Guadalcanal Requiem produced by Nam June Paik and Charlotte Moorman in 1977. It is a video tape filmed in Guadalcanal, the Solomon Islands, for two weeks at the end of 1976. Guadalcanal, located in southeastern part of the Solomon Islands, is the place where American and Japanese military forces had fierce battles during the Second World War. In combining war documentaries, empirical interviews and art performances, he deployed swift cutaway, image transformation and electronic colorization, which resists any attempt for a viewer to piece together all these segments under a single grand narrative. Paik define this video as work about time. Guadalcanal Requiem is not a documentary reportage assuming a truth about history and discovering and delivering that truth. This video is a medium to let nostalgia, flowing when one looks back, make the abstract time of history more specific in the presence.
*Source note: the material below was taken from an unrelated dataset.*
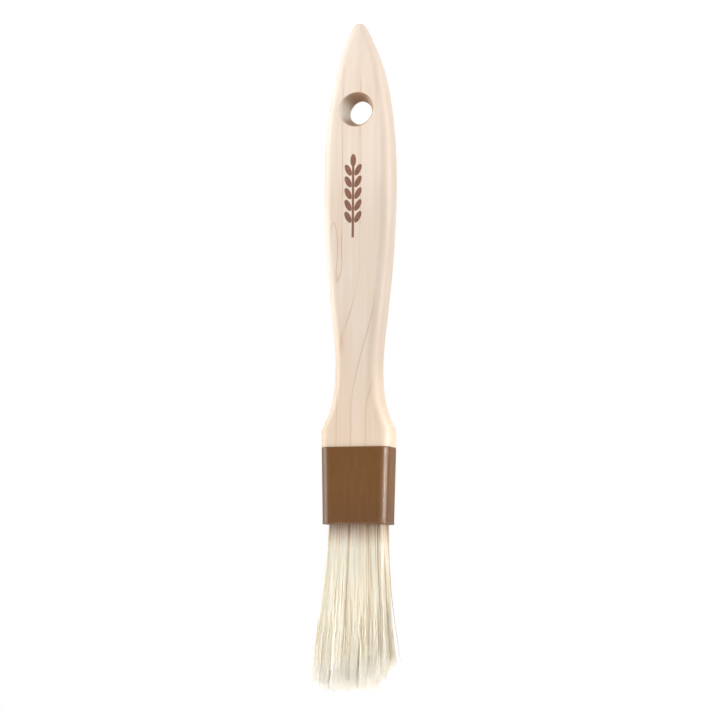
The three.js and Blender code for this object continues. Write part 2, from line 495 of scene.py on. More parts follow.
def make_handle(material):
    rings = handle_rings()
    count = len(rings[0])
    per_corner = HANDLE_STEPS + 3
    back_gap, front_gap = per_corner - 1, 3 * per_corner - 1
    flat_rows = sum(1 for ring in rings if ring[0].z < TIP_Z - TIP_ROUNDING - MM)
    points = [point for ring in rings for point in ring]
    faces = []
    for row in range(len(rings) - 1):
        skip = (back_gap, front_gap) if row < flat_rows - 1 else ()
        faces += ring_faces(row * count, (row + 1) * count, count, skip)
    last = (len(rings) - 1) * count
    faces.append(tuple(range(last, last + count)))
    for gap, side in ((back_gap, 1), (front_gap, -1)):
        one = [ring[gap] for ring in rings[:flat_rows]]
        other = [ring[gap + 1] for ring in rings[:flat_rows]]
        flat_points, triangles = flat_face(one, other, side)
        faces += [tuple(len(points) + i for i in triangle) for triangle in triangles]
        points += flat_points
    for first, second in zip(bore_rings(), bore_rings()[1:]):
        faces += ring_faces(len(points), len(points) + HOLE_SEGMENTS, HOLE_SEGMENTS)
        points += first + second
    tenon_top = section(TENON_HALF_WIDTH, TENON_HALF_THICKNESS, MM, SHOULDER_Z, HANDLE_STEPS)
    tenon_end = section(TENON_HALF_WIDTH, TENON_HALF_THICKNESS, MM, handle_low.z, HANDLE_STEPS)
    start = len(points)
    points += tenon_top + tenon_end
    faces += ring_faces(0, start, count) + ring_faces(start, start + count, count)
    faces.append(tuple(range(start + count, start + 2 * count)))
    points = [Vector((p.x - tip_lean(p.z), p.y, p.z)) for p in points]
    return solid("maple_handle", points, faces, material)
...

Through this medium, the feedback from the past, fused with the present, becomes double, which turns our temporal experience acute and vivid.

Global Groove
1973, color, sound, 28:39

Produced in cooperation with WNET, the New York City public television station, and aired first on January 30, 1974, Global Groove is Paik’s representative video work that puts together a series of dance and music scenes from various cultures, as is suggested by the title. Beginning with Paik’s introductory statement that “this is a glimpse of a video landscape of tomorrow when you will be able to switch on any TV station on the earth and TV guides will be as fat as the Manhattan telephone book,” this video presents a counterpoint of rock ‘n’ Roll and a drum sound played by female Navajo Indians and a collision between the Korean fan dance and a tap dance rhythm. A combination between Beethoven’s Moonlight Sonata and Stockhausen’s electronic music also reinforces this coexistence of culturally conflicting elements to which are given equal status in this video. By puffins together g heterogeneous and opposing elements, Paik aimed to create a complex cultural map that would transcend national borders, in anticipation of the coming globalization that would be brought about by the TV.